Reality: Patents require public disclosure and last 20 years. Trade secrets can last indefinitely without disclosure. For non-reverse-engineerable innovations, trade secrets may be stronger. [src3]
Misconception: Open-source software is free with no obligations.
Reality: OSS licenses impose legal obligations — attribution (MIT, Apache), copyleft (GPL, AGPL), patent grants. Using without understanding terms creates liability. [src2]
Misconception: IP strategy is only for large companies.
Reality: Every company has IP — brand names, algorithms, customer lists, code. Even startups need trademark strategy and employee IP assignment agreements. [src1]

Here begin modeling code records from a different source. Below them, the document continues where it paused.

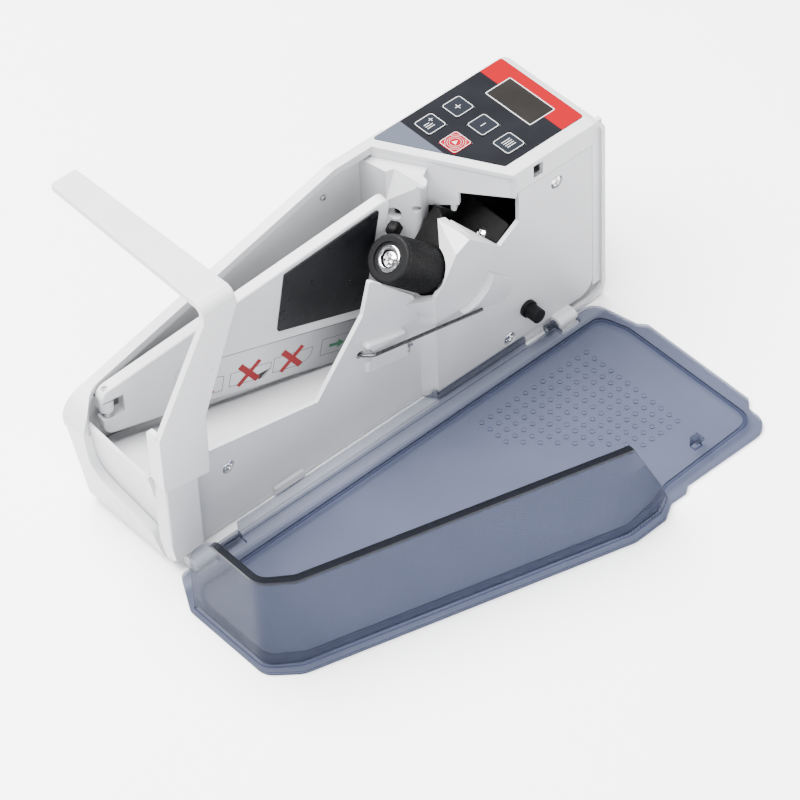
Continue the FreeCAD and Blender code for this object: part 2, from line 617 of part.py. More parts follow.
def bearing_bushes():
    rings = []
    for s in (EAR_1, EAR_2):
        sleeve = Part.makeCylinder(4.0, EAR_T, V(0, 0, s))
        rings.append(sleeve.cut(Part.makeCylinder(SHAFT_R + RUN_GAP, 10, V(0, 0, s - 4))))
    return on_drive(Part.Compound(rings))


def retard_pad():
    """Small rubber stud that holds the second note back, on the partition."""
    normal = V(-0.86, -0.5, 0)
    pad = rod(V(0, 0, 0), V(0, 0, 1), 4.0, 6.0)
    pad = soften(pad, 1.6, lambda e: e.Closed and e.BoundBox.ZMin > 5.9)
    return facing(pad, V(43.7, 7.2, 82.5), normal)


def note_sensor():
    """Forked light barrier behind the face, under the roller."""
    fork = box(40, 46, -29.9, -17.9, 36, 38.5)
    legs = [box(40, 46, -29.9, -26.9, 38, 46), box(40, 46, -20.9, -17.9, 38, 46)]
    return fuse([fork] + legs)


# ---------------------------------------------------------------- hopper plate
def hopper_plate():
    half = PLATE_T / 2
    plate = plate_xz([(-3.6, 49.8, 6), (53.6, 39.2), (139.0, 20.7, 3), (159.4, 114.2, 4),
                      (-3.6, 76.2, 6)], -half, half)
    plate = soften(plate, 1.0, lambda e: e.BoundBox.YMax < -half + 0.01 and e.BoundBox.XLength > 60)
    notch = box(-8, 8.0, -10, 10, 59.4, 70.6)
    bore = rod(V(0, 0, 40), V(0, 0, 1), PIN_R, 45)
    return on_plate(cut(plate, [notch, bore]))


def plate_pivot_pin():
    """Steel pin, fixed in the plate's two lugs; it turns in the shell's bush."""
    return on_plate(rod(V(0, 0, 51.5), V(0, 0, 1), PIN_R, 24.6))


def plate_spring():
    """Torsion spring round the pin, under the bush."""
    helix = Part.makeHelix(0.9, 2.7, 2.35)
    wire = Part.Wire(Part.makeCircle(0.3, V(2.35, 0, 0), V(0, 1, 0)))
    coil = Part.Wire(helix.Edges).makePipeShell([wire], True, True)
    coil.translate(V(PIVOT.x, PIVOT.y, 60.1))
    return coil


def note_pad():
    pad = plate_xz([(91.8, 63.4, 1.5), (140.0, 51.6, 3), (151.8, 110.2, 1.5), (97.8, 97.2, 1.5)],
                   -PLATE_T / 2 - 0.8, -PLATE_T / 2)
    return on_plate(pad)


def plate_label():
    label = plate_xz([(31.0, 45.4, 1), (133.4, 22.6), (138.5, 46.2, 1), (36.6, 69.6, 2)],
                     -PLATE_T / 2 - 0.25, -PLATE_T / 2)
    return on_plate(label)


# ---------------------------------------------------------------- arm
def arm():
    """L-shaped note arm: sleeve on the column, leaning upright, leg to the back."""
    front_y = COLUMN_FACE_Y - 0.25
    strap = plate_xz([(-137.0, 63.8, 0.8), (-110.4, 59.0, 0.8), (-110.0, 95.0, 6), (-86.6, 152.5),
                      (-87.6, ARM_TOP_Z - 4), (-105.6, ARM_TOP_Z - 4), (-106.4, 150.0),
                      (-137.0, 97.3, 6)], front_y - ARM_T, front_y)
    leg = plate_xy([(-105.9, front_y - ARM_T + 4), (-87.3, front_y - ARM_T + 4), (-89.6, ARM_BACK_Y, 1.5),
                    (-104.5, ARM_BACK_Y, 1.5)], ARM_TOP_Z - ARM_T, ARM_TOP_Z)
    bend = elbow(front_y)
    flange = plate_yz([(front_y - 0.5, 63.3), (front_y - 0.5, 98.5), (-28.0, 98.5, 2), (-28.0, 68.0)],
                      -137.0, COLUMN[0] - 0.2)
    inner = plate_yz([(front_y - 0.5, 59), (front_y - 0.5, 96), (-27.0, 96), (-27.0, 66)],
                     COLUMN[1] + 0.2, COLUMN[1] + 2.0)
    return fuse([strap, leg, bend, flange, inner])


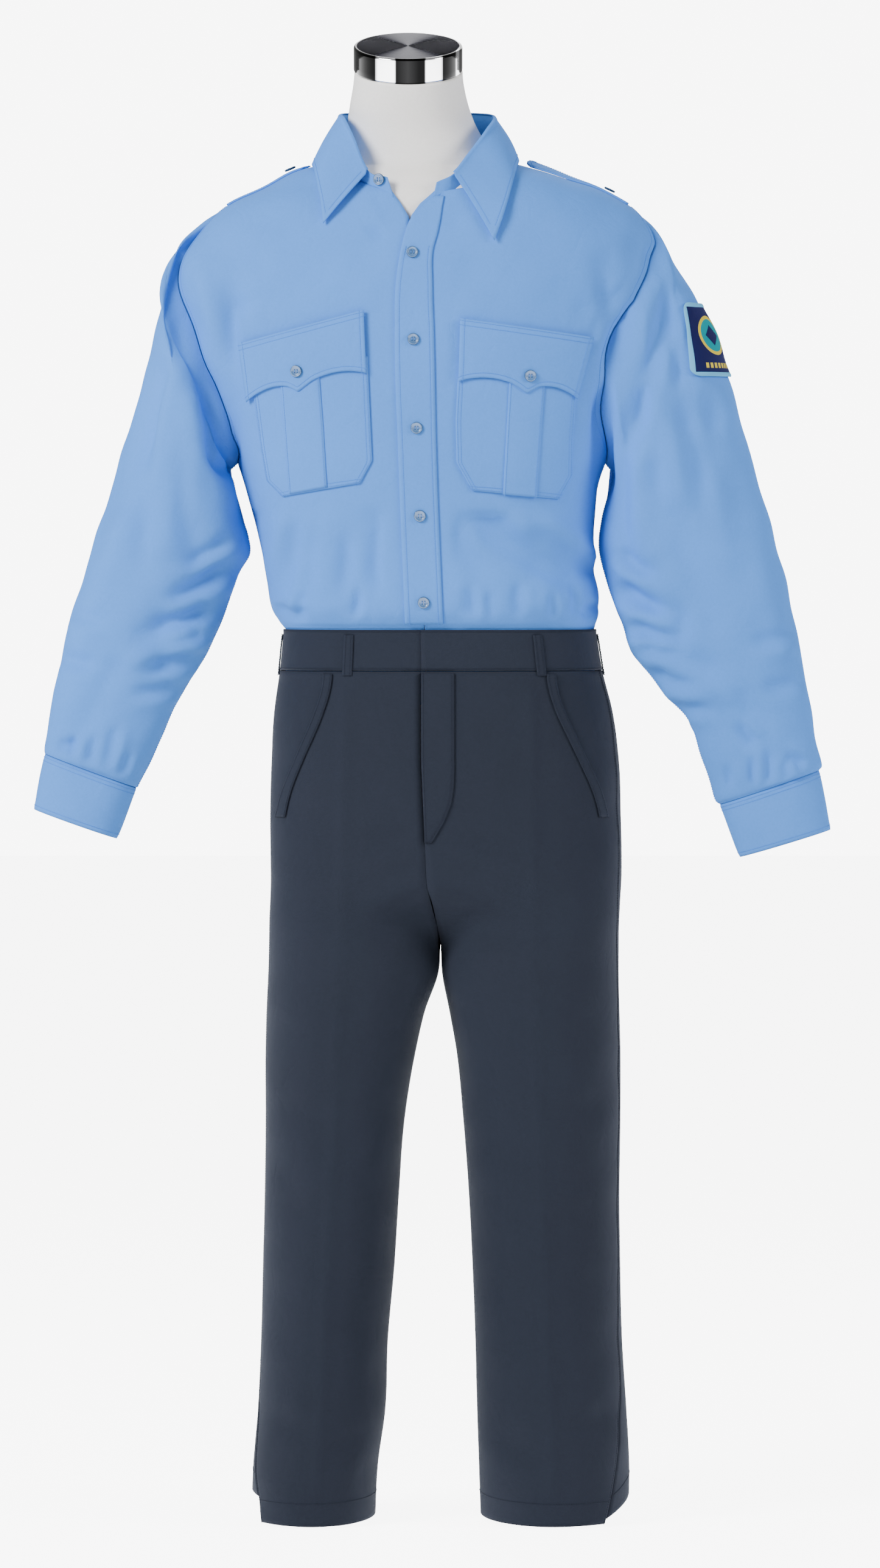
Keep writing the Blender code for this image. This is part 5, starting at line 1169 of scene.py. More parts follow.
def finish_look(tree, shader, colour, height, strength, distance):
    """Gives a material its colour and a fine relief."""
    tree.links.new(colour, shader.inputs["Base Color"])
    bump = add_node(tree, "ShaderNodeBump", {"Height": height, "Strength": strength, "Distance": distance})
    tree.links.new(bump.outputs[0], shader.inputs["Normal"])


def scaled(colour, factor):
    return tuple(min(channel * factor, 1.0) for channel in colour[:3])


def cloth_material(name, colour, threads, slant, weave_height, wrinkle_height, roughness, sheen):
    """Woven cloth: cloudy dye, mottled threads, painted shade in the weave's hollows, small wrinkles and the
    weave itself.
    """
    weave, uneven = shader_groups()
    material, tree, shader = new_material(name, Roughness=roughness, Sheen_Weight=sheen, Sheen_Roughness=0.45,
                                          Specular_IOR_Level=0.12)
    shader.inputs["Sheen Tint"].default_value = (*scaled(colour, 1.6), 1)
    surface = group_in(tree, uneven, Cloud_size=5.0, Wrinkle_size=26.0)
    threads_node = group_in(tree, weave, Threads_a_metre=threads, Slant=slant)
    mottled = calc(tree, "ADD", calc(tree, "MULTIPLY", surface.outputs[0], 0.7),
                   calc(tree, "MULTIPLY", surface.outputs[1], 0.3))
    cloudy = shades(tree, mottled, 0.3, 0.7, scaled(colour, 0.92), scaled(colour, 1.07))
    # Painted shade and highlight: darker where the weave lies low, lighter on its crowns.
    weave_painted_shade = add_node(tree, "ShaderNodeMapRange", {0: threads_node.outputs[0], 1: -1.0, 2: 1.0, 3: 0.93,
                                                         4: 1.04}).outputs[0]
    weave_shaded = add_node(tree, "ShaderNodeMix", {0: 1.0, 6: cloudy}, data_type="RGBA", blend_type="MULTIPLY")
    tree.links.new(weave_painted_shade, weave_shaded.inputs[7])
    tree.links.new(weave_shaded.outputs[2], shader.inputs["Base Color"])
    wrinkled = add_node(tree, "ShaderNodeBump", {"Height": surface.outputs[2], "Strength": 1.0,
                                                 "Distance": wrinkle_height})
    woven = add_node(tree, "ShaderNodeBump", {"Height": threads_node.outputs[0], "Strength": 0.5,
                                              "Distance": weave_height, "Normal": wrinkled.outputs[0]})
    tree.links.new(woven.outputs[0], shader.inputs["Normal"])
    return material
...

Comparison with Similar Concepts
| Concept | Key Difference | When to Use |
|---|---|---|
| Patent | Public disclosure for 20-year exclusivity | Reverse-engineerable innovations |
| Trade Secret | Secrecy-based, unlimited duration | Non-discoverable innovations |
| Trademark | Brand identity protection, renewable | Consumer-facing brands and products |
| Copyright | Automatic protection for creative expression | Software, content, design works |
| Open-Source Policy | Governance of OSS usage/contribution | Companies using or contributing to OSS |
When This Matters
Fetch this when a user asks about IP strategy, patent vs. trade secret decisions, open-source compliance, IP portfolio management, or protecting innovations at different stages. Also relevant for M&A due diligence and licensing negotiations.